Since he was away and wouldn't be back until a week before the wedding, I bought both of our bands from the same jeweler where he went for my engagement ring. My ring didn't come as a set and the band had to be made to match the high mound of white gold that surrounded the diamonds. The square holes that they'd filled in still showed on the inside and filled up with dirt and soap after months of wear. The woman who sold it to me said I could still fill it in with diamonds if I wanted to later. She said happily that maybe my husband would buy me one for each of our wedding anniversaries. I didn't want more diamonds, or even a wedding band for that matter. My husband had bought me a solid band with the Gaelic words for soul mate engraved around the outside for my nineteenth birthday. I wore it on the finger with my engagement ring and thought it would work just fine as a wedding band. He insisted that I buy another band though, and encouraged me to get diamonds. After spending four years in retail watching wealthy women flaunt their giant rings on thin fingers when buying books they probably never read, I didn't want diamonds or anything flashy.  I bought us both simple, solid gold rings and, of course, kept the bag they came in.
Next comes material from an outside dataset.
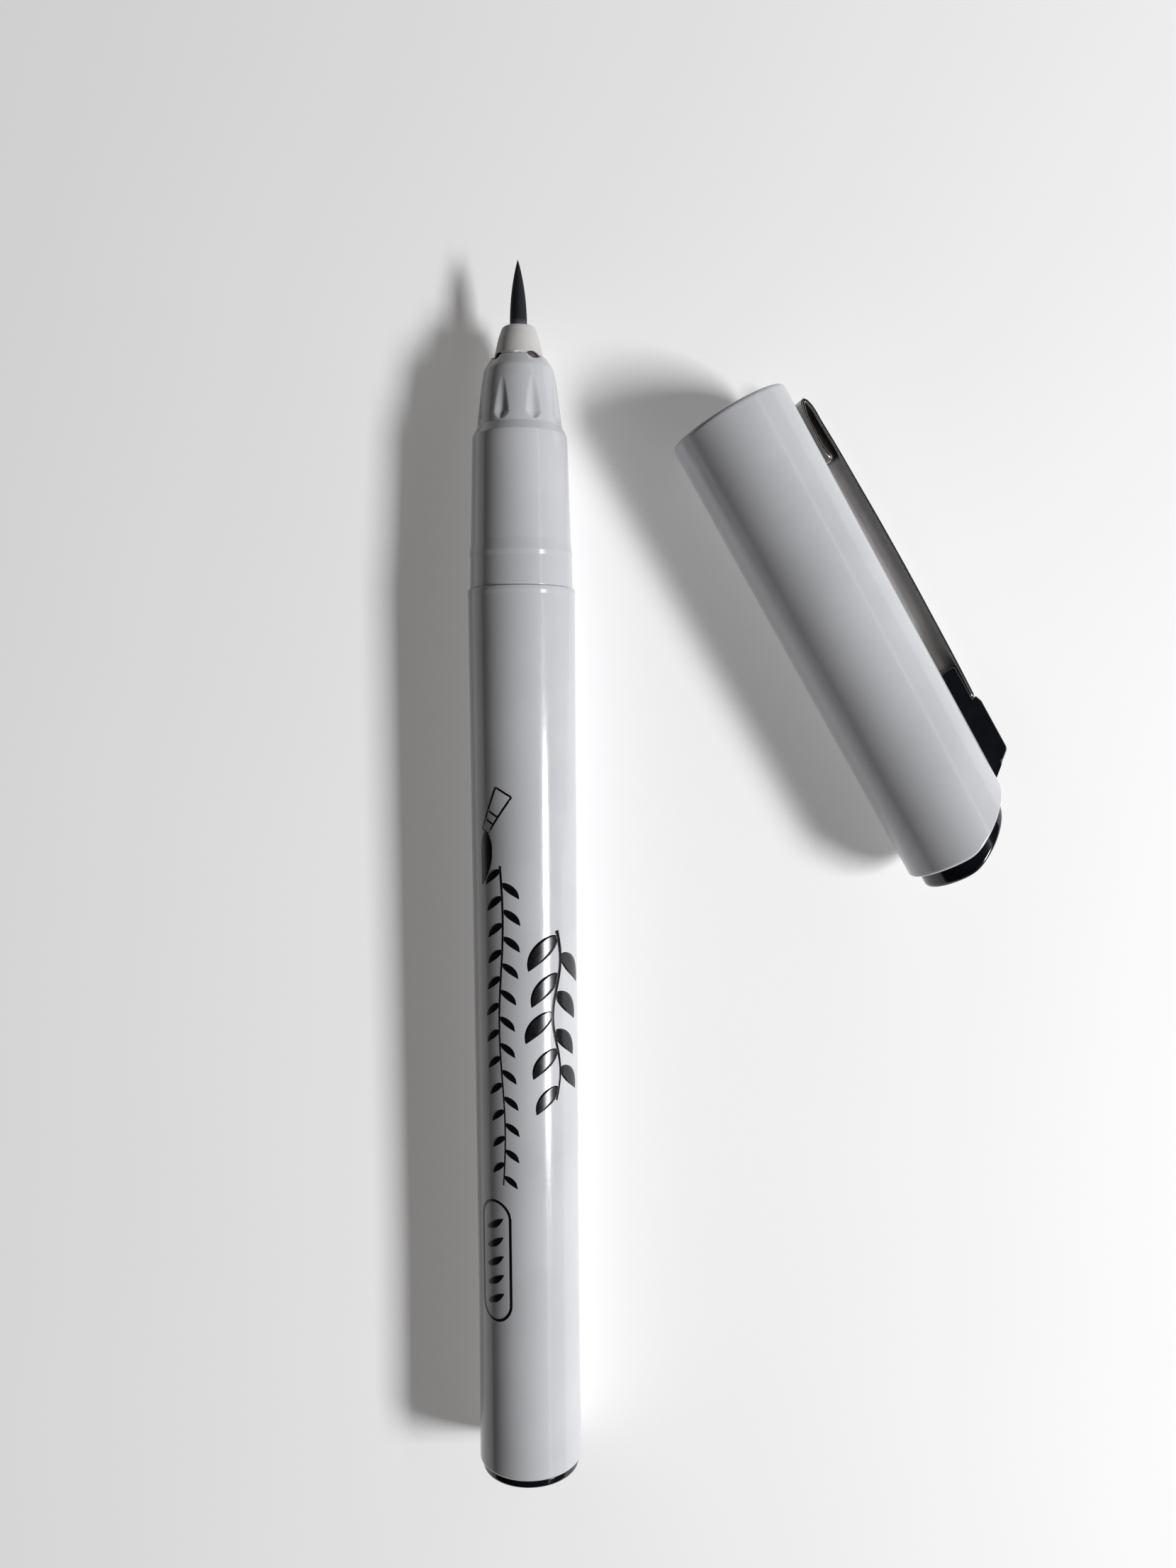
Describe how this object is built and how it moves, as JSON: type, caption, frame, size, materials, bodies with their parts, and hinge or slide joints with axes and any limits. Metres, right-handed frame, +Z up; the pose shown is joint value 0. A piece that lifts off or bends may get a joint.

Although I'm not yet ready to get rid of my wedding rings, it was easy to crumple up the plastic bag and shove it into the recycling bin. I often wonder what divorced women do with their old rings. Do they wear them on their right hand instead as a statement of independence or has that fad faded? Selling it at a pawn shop or jewelry store just doesn't feel right. Does that mean someone else will buy it for his future wife? Will he know that it was once worn by someone whose marriage failed or do the jewelers clean the rings and sell them as new? Can you buy refurbished rings like you would a TV or laptop?  "With this refurbished ring I thee wed..." is about as out of place as the Elizabethan language in modern vows. Maybe they extract the diamonds and melt the gold to form a fresh band, to begin again from something that never seemed to fit in the first place.